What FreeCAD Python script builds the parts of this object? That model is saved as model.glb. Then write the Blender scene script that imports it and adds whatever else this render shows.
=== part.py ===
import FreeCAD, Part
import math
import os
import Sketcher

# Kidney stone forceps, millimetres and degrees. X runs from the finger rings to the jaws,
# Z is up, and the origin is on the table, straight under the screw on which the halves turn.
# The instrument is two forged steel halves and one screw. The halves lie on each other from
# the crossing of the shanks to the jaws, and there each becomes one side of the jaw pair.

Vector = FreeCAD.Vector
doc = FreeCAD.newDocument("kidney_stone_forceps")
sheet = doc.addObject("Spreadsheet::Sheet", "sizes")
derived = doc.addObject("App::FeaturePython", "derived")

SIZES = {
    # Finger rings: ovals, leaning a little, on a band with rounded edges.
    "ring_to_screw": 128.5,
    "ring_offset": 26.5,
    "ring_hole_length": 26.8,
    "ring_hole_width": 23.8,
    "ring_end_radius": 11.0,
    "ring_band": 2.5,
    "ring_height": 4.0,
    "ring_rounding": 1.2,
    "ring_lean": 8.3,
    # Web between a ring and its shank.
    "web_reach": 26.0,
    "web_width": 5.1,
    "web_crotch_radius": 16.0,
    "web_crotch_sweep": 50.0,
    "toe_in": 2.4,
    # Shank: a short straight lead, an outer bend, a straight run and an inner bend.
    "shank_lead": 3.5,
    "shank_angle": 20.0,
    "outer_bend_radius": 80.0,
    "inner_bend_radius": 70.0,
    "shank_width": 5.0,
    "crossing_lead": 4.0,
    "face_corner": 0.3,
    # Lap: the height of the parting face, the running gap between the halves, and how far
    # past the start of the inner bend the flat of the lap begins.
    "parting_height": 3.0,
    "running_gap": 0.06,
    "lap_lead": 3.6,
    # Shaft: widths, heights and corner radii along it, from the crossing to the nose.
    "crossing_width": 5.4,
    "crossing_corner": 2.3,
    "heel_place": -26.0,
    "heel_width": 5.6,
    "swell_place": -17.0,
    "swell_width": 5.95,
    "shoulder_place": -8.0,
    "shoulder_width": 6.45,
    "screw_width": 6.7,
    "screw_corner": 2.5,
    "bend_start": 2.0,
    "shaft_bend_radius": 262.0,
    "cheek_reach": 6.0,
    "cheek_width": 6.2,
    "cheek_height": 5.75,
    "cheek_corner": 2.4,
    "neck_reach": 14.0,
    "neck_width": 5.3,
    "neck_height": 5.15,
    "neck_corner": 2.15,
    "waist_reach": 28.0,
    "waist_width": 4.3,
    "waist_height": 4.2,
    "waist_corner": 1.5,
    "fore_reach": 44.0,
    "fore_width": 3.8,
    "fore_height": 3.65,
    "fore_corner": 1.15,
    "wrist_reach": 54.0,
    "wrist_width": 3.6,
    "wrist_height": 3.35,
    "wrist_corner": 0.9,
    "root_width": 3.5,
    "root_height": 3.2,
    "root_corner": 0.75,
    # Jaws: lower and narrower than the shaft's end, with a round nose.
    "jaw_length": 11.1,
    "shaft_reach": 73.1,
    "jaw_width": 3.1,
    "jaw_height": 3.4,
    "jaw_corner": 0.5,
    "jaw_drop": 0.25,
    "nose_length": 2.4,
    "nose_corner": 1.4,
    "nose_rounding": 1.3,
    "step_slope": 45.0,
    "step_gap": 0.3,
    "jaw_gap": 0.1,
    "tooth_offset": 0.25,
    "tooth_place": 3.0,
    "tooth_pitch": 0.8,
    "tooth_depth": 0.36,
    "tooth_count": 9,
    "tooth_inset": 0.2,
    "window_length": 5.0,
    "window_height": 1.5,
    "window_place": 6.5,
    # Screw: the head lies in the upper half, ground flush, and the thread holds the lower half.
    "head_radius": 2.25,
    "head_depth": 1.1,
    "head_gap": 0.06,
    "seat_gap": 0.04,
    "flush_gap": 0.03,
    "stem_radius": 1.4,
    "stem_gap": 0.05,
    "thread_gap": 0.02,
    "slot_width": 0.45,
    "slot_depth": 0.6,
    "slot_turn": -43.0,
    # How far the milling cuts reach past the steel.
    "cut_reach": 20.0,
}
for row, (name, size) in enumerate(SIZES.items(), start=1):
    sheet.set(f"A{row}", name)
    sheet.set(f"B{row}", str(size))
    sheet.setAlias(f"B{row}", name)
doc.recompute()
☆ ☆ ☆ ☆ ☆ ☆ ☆
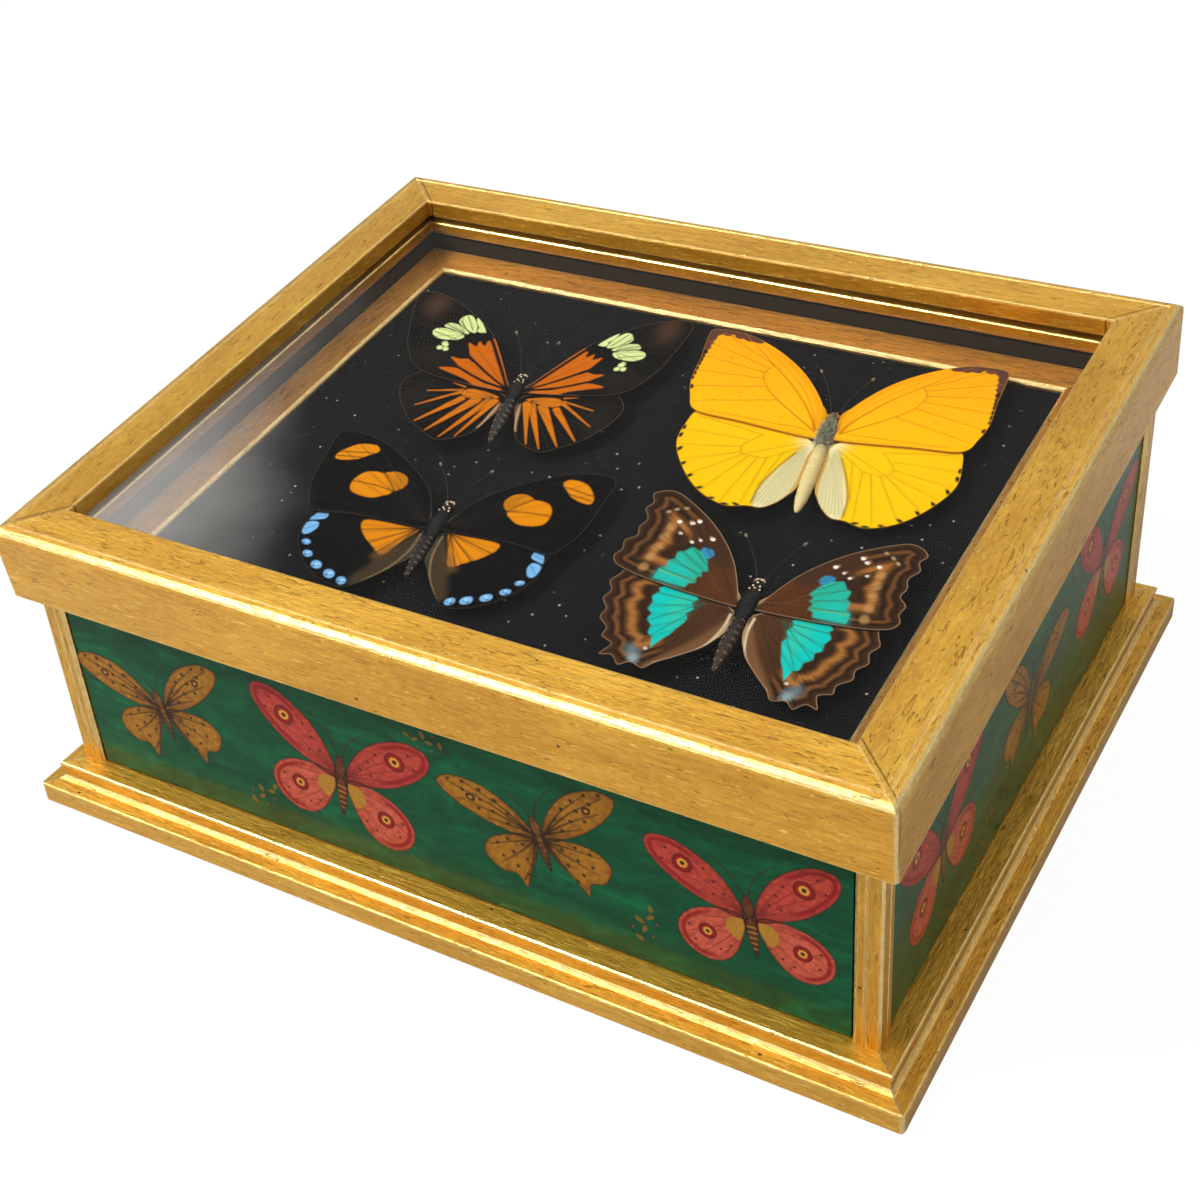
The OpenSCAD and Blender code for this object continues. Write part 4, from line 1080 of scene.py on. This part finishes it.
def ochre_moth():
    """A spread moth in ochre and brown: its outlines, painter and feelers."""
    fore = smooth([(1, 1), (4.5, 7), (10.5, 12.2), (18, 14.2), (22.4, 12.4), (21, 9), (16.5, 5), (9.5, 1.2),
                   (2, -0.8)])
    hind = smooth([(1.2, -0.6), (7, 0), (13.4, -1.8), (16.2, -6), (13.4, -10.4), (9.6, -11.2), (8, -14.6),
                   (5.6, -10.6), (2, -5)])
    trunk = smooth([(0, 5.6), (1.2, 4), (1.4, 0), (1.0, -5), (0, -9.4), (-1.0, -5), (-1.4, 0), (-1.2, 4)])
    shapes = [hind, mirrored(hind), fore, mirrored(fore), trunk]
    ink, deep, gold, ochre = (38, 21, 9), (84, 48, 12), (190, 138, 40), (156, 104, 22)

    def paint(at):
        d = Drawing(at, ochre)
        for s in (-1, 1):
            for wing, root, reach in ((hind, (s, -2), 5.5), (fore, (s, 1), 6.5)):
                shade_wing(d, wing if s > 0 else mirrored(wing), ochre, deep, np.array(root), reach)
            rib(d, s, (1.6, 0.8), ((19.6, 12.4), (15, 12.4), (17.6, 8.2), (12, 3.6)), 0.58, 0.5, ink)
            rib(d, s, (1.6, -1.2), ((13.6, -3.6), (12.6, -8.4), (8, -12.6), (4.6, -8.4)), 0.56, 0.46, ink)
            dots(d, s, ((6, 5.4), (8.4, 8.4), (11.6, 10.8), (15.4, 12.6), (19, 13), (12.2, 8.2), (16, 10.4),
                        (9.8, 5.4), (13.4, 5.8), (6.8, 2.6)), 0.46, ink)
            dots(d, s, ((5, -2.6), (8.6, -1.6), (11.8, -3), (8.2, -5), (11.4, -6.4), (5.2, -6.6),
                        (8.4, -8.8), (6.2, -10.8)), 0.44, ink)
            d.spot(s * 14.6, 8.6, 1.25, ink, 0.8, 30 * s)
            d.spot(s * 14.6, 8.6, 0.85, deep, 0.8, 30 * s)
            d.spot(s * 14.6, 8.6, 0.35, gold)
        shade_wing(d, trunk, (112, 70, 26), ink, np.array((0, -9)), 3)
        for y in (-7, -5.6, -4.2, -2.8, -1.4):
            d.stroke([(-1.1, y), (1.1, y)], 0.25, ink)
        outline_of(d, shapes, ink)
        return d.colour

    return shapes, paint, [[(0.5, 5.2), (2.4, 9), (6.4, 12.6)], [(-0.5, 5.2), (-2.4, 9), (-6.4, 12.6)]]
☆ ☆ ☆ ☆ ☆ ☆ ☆
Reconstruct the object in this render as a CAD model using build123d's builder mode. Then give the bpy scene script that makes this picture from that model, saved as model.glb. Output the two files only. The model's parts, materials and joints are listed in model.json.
☆ ☆ ☆ ☆ ☆ ☆ ☆
#### [SET EXERCISE]
In the listing above, locate the line with "The OpenSCAD and" and the line with "ink, deep, gold, ochre", then extract exactly those lines and every line between them, and nothing more.

#### [OUTPUT BELOW]
The OpenSCAD and Blender code for this object continues. Write part 4, from line 1080 of scene.py on. This part finishes it.
def ochre_moth():
    """A spread moth in ochre and brown: its outlines, painter and feelers."""
    fore = smooth([(1, 1), (4.5, 7), (10.5, 12.2), (18, 14.2), (22.4, 12.4), (21, 9), (16.5, 5), (9.5, 1.2),
                   (2, -0.8)])
    hind = smooth([(1.2, -0.6), (7, 0), (13.4, -1.8), (16.2, -6), (13.4, -10.4), (9.6, -11.2), (8, -14.6),
                   (5.6, -10.6), (2, -5)])
    trunk = smooth([(0, 5.6), (1.2, 4), (1.4, 0), (1.0, -5), (0, -9.4), (-1.0, -5), (-1.4, 0), (-1.2, 4)])
    shapes = [hind, mirrored(hind), fore, mirrored(fore), trunk]
    ink, deep, gold, ochre = (38, 21, 9), (84, 48, 12), (190, 138, 40), (156, 104, 22)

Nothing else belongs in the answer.